# Question for the guys with Japanese wifes



## Rube

Way back when I got married my guy friends in America claimed to be envy because a Japanese woman knows how to treat a man, like the 1950s were the hight of civilization or something. But the reality is I married a very strong opinionated Japanese women who doesn't take **** from nobody. No kingyo fun here (goldfish ****). Actually the majority of women under 40 don't really fit the image that most westners my age have I think. 

So my question is, how many of you think you married a woman that is more subordinate for lack of a better word to what you would consider the norm for your home country, and how many have married women who are every bit as modern as any woman in your home country of you get my drift.

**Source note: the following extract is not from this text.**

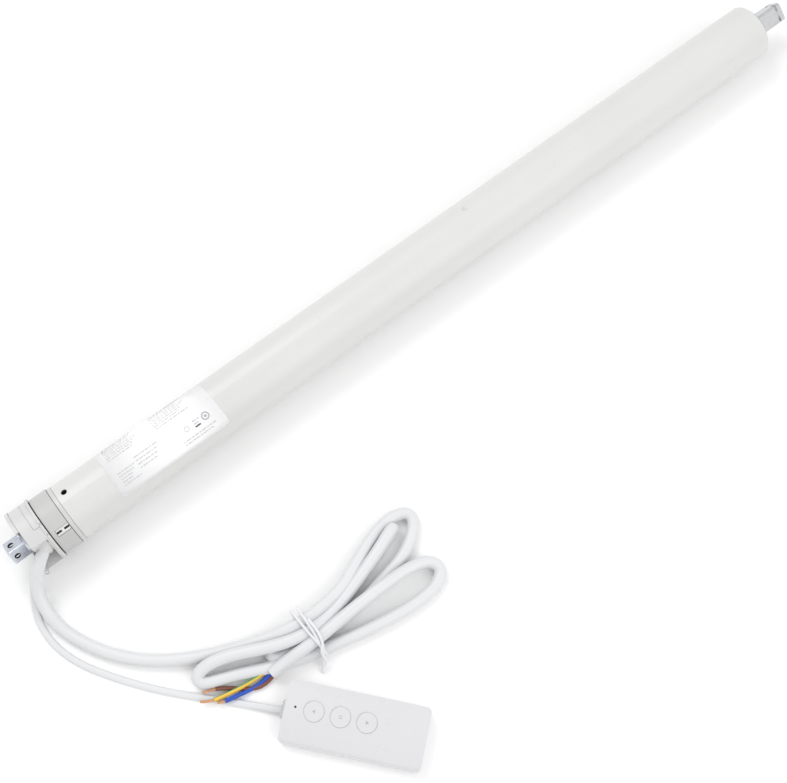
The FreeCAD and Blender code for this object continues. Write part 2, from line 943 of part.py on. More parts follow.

edit: this is one of the things I love about these sites that insist on censoring words, it's comical. It's a bit like rap where it's beyond obvious what is blepped out and actually gives more weight to meaning. Like where's Waldo for people who are afraid of human conversation and all the colors it comes in. The internet, something meant to be about commincation owned by people who are afraid of it.


----------



## larabell

Rube said:


> Way back when I got married my guy friends in America claimed to be envy because a Japanese woman knows how to treat a man...


Urban Legend... but the question itself was good for a belly laugh -- thanks...

There are submissive and dominant women here the same as anywhere else. And then there are the majority who are neither. But... culturally, the woman nearly always runs the household so the idea that you're going to find someone here who is willing to take *** from their man and give him whatever he wants pretty much went out with everything else from the 1950s.


----------



## Rube

Wasn't there a first lady years ago who pointed out that she controlled the money in the prime minister's home? 

There are submissive women here like the legend, but I doubt any man who was raised in a modern home could really stand it. 

Totally different thing, but years ago I dated this woman for a short time who was a total buriko and one day I told her, "you know you don't have to talk like that around me" and I swear to god she stopped and sounded just like Jackie Gleson.


----------